In fact, Relna was a media favorite, thanks in part to the high visibility of the Muscle Beach athletes. Newspapers called her “the world’s strongest girl” and ran articles about her under headlines such as “Dainty but Dynamite,” and “Pretty as a Picture and Stronger Than Most Men.” She was featured in a Movietown News newsreel, tearing a phone book in half, and was offered work as a Hollywood stuntwoman. She ended up doing a half dozen movies, falling off cliffs, barns, and horses in westerns, and gracefully diving off a swinging platform in the Esther Williams film, Million Dollar Mermaid.
Relna’s stunt work led to one of her most unusual roles, as a decoy for actress Marilyn Monroe. “Her agent didn’t want her besieged by people when she was at the airport, leaving for a trip,” Relna said. “So I’d put on dark glasses and wear the type of dress that she wore, and carry an empty suitcase. I would pose and the photographers would take flash pictures, and the real Marilyn would slip out the back. Then they would give me $150 and I’d go home.”

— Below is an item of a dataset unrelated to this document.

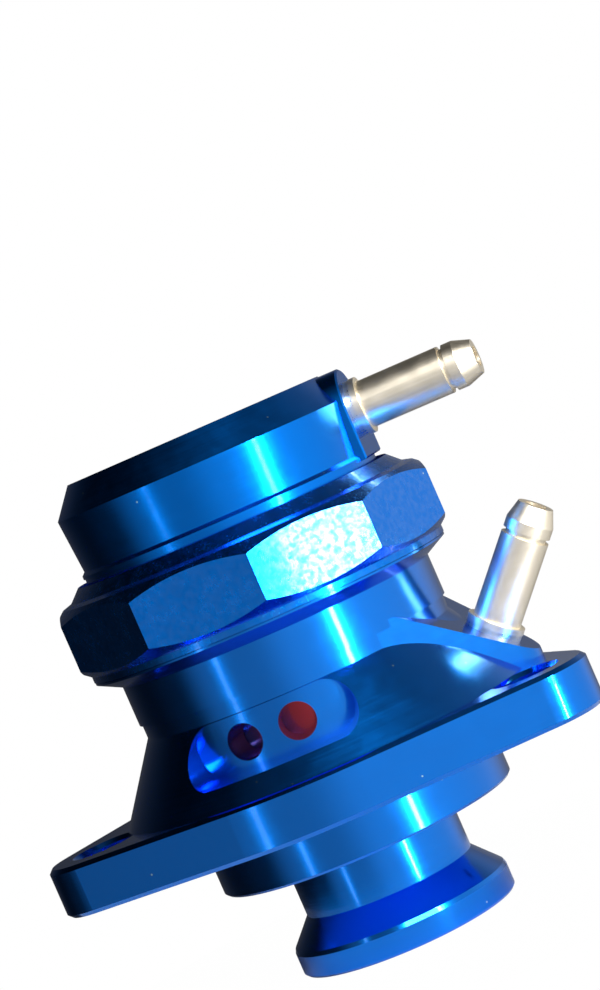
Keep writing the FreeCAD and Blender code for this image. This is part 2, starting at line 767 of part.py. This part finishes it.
def make_seal_rings():
    in_groove = "piston_radius - ring_section_radius - running_gap"
    return [
        make_seal_ring("piston_o_ring_upper", in_groove, "ring_section_radius", "upper_ring_level"),
        make_seal_ring("piston_o_ring_lower", in_groove, "ring_section_radius", "lower_ring_level"),
        make_seal_ring("cap_o_ring", "cap_seal_radius", "ring_section_radius",
                       "head_top - ring_section_radius - running_gap"),
        make_seal_ring("flange_o_ring", "flange_seal_radius", "flange_seal_section",
                       "flange_base + flange_seal_groove_depth - flange_seal_section"),
    ]


def make_wear_ring():
    return turned("piston_wear_ring", [
        ("piston_radius - wear_ring_thickness", "wear_ring_base"),
        ("piston_radius", "wear_ring_base"),
        ("piston_radius", "wear_ring_base + wear_ring_width"),
        ("piston_radius - wear_ring_thickness", "wear_ring_base + wear_ring_width"),
    ])


def make_seat_ring():
    return turned("seat_ring", [
        ("seat_ring_bore", "seat_floor"),
        ("piston_bore_radius", "seat_floor"),
        ("piston_bore_radius", "seat_top - seat_lip_height"),
        ("seat_ring_bore + seat_lip_width", "seat_top - seat_lip_height"),
        ("seat_ring_bore + seat_lip_width / 2", "seat_top"),
        ("seat_ring_bore", "seat_top"),
    ])


def make_nose():
    """The soft seal under the piston, its retainer plate and the screw that holds both."""
    seal = turned("nose_seal", [
        ("screw_radius + thread_gap", "seal_base"),
        ("seal_radius", "seal_base"),
        ("seal_radius", "piston_base"),
        ("screw_radius + thread_gap", "piston_base"),
    ])
    retainer = turned("nose_retainer", [
        ("screw_head_radius", "seal_base - retainer_thickness"),
        ("retainer_radius", "seal_base - retainer_thickness"),
        ("retainer_radius", "seal_base"),
        ("screw_radius + thread_gap", "seal_base"),
        ("screw_radius + thread_gap", "seal_base - retainer_thickness + screw_head_height"),
    ])
    head_face = "seal_base - retainer_thickness"
    blank = turned("nose_screw_blank", [
        ("0", head_face),
        ("screw_head_radius", head_face),
        ("screw_radius", f"{head_face} + screw_head_height"),
        ("screw_radius", "piston_base + screw_grip"),
        ("0", "piston_base + screw_grip"),
    ])
    key = doc.addObject("Part::Prism", "nose_screw_key")
    key.Polygon = 6
    bind(key, Circumradius="screw_key_radius", Height="screw_key_depth + cutter_overrun")
    place(key, z=f"{head_face} - cutter_overrun")
    return [seal, retainer, cut("nose_screw", blank, key)]


# Return spring: a helix of round wire with ground ends, between the piston's floor and the shim
def make_return_spring():
    body = new_body("spring_wire")
    section = new_sketch(body, "spring_section", "XZ_Plane")
    draw_circle(section, "spring_radius", "piston_floor_top + spring_wire_radius / 2", "spring_wire_radius")
    coil = body.newObject("PartDesign::AdditiveHelix", "spring_coil")
    coil.Profile = section
    coil.ReferenceAxis = (section, ["V_Axis"])
    coil.Mode = "pitch-turns-angle"
    bind(coil, Pitch="(spring_top - piston_floor_top - spring_wire_radius) / spring_coils",
         Turns="spring_coils")
    doc.recompute()
    room = cylinder("spring_room", "spring_radius + 2 * spring_wire_radius",
                    "spring_top - piston_floor_top", z="piston_floor_top")
    spring = doc.addObject("Part::Common", "return_spring")
    spring.Label = "return_spring"
    spring.Base = body
    spring.Tool = room
    doc.recompute()
    return spring


def make_spring_shim():
    return turned("spring_shim", [
        ("shim_inner_radius", "spring_top"),
        ("shim_outer_radius", "spring_top"),
        ("shim_outer_radius", "shim_top"),
        ("shim_inner_radius", "shim_top"),
    ])


pieces = [
    make_valve_body(),
    make_collar_nut(),
    make_thrust_washer(),
    make_top_cap(),
    *make_nipples(),
    make_piston(),
    *make_seal_rings(),
    make_wear_ring(),
    make_seat_ring(),
    *make_nose(),
    make_return_spring(),
    make_spring_shim(),
]
doc.recompute()

for thing in doc.Objects:
    if "Invalid" in thing.State or "Error" in thing.State:
        raise RuntimeError(f"{thing.Label} failed: {thing.State}")
for piece in pieces:
    if piece.Shape.isNull() or not piece.Shape.isValid() or len(piece.Shape.Solids) != 1:
        raise RuntimeError(f"{piece.Label} is not one sound solid")

os.makedirs("parts", exist_ok=True)
for piece in pieces:
    piece.Shape.exportStep(f"parts/{piece.Label}.step")
    box = piece.Shape.BoundBox
    print(f"{piece.Label}: volume {piece.Shape.Volume:.1f}, x {box.XMin:.2f} to {box.XMax:.2f}, "
          f"y {box.YMin:.2f} to {box.YMax:.2f}, z {box.ZMin:.2f} to {box.ZMax:.2f}")
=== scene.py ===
"""The blow-off valve dressed for a studio photograph."""
import math

import bpy
from mathutils import Matrix, Vector


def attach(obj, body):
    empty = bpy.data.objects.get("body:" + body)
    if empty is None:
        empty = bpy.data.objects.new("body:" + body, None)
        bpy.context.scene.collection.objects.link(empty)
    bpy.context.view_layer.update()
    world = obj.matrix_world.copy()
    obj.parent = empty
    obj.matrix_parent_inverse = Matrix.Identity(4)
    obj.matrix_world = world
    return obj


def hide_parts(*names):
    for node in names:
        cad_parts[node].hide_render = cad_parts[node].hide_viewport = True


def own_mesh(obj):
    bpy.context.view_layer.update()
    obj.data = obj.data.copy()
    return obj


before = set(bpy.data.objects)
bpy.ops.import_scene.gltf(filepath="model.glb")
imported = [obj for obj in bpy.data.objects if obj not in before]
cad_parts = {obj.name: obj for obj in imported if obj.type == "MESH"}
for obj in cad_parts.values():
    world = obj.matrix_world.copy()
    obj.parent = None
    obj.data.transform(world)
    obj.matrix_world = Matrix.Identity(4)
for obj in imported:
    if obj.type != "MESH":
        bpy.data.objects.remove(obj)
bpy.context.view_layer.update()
scene = bpy.context.scene
scene.view_settings.view_transform = "Standard"


# The camera stands a little to the right of the front, level with the cap, and is rolled so that the
# valve leans to the left, as the photograph was taken. A long lens keeps the circles nearly flat.
CAMERA_TURN = math.radians(13.65)
CAMERA_DISTANCE = 0.42676
CAMERA_HEIGHT = 0.07586
CAMERA_ROLL = math.radians(-23.596)
CAMERA_AIM = Vector((0.00989, 0.00240, 0.06196))
LENS_MM = 111.08
NEAREST_SEEN = 0.01

camera = bpy.data.objects.new("camera", bpy.data.cameras.new("camera"))
scene.collection.objects.link(camera)
camera.location = (
    CAMERA_DISTANCE * math.sin(CAMERA_TURN),
    -CAMERA_DISTANCE * math.cos(CAMERA_TURN),
    CAMERA_HEIGHT,
)
level_look = (CAMERA_AIM - camera.location).to_track_quat("-Z", "Y").to_matrix()
camera.rotation_euler = (level_look @ Matrix.Rotation(CAMERA_ROLL, 3, "Z")).to_euler()
camera.data.lens = LENS_MM
camera.data.clip_start = NEAREST_SEEN
scene.camera = camera


# The room around the valve is bright on the camera's right and nearly black on its left, behind and
# overhead, which grades the blue from left to right. The camera itself sees plain white.
ROOM_BY_BEARING = {
    -180: 0.05,
    -120: 0.01,
    -85: 0.03,
    -60: 0.34,
    -25: 0.4,
    8: 0.74,
    30: 0.8,
    65: 0.92,
    115: 0.8,
    160: 0.2,
}
ROOM_BY_RISE = {-1.0: 0.5, -0.25: 0.9, 0.0: 1.0, 0.3: 0.85, 0.62: 0.25, 0.9: 0.08}

world = bpy.data.worlds.new("room")
scene.world = world
world.use_nodes = True
world_nodes, world_links = world.node_tree.nodes, world.node_tree.links
gaze = world_nodes.new("ShaderNodeTexCoord")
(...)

Relna Brewer married weightlifter Gordon McRae in 1939; they had a daughter and two sons. Now an 80-year-old widow with four grandchildren, she still keeps in touch with her Muscle Beach pals and she still exercises, taking long walks, stretching, and doing calisthenics. Indeed, one look at Relna’s solid biceps makes it clear that she’s not your typical grandmother. That and the pair of three-pound weights resting at the side of her bed, ready for her next workout.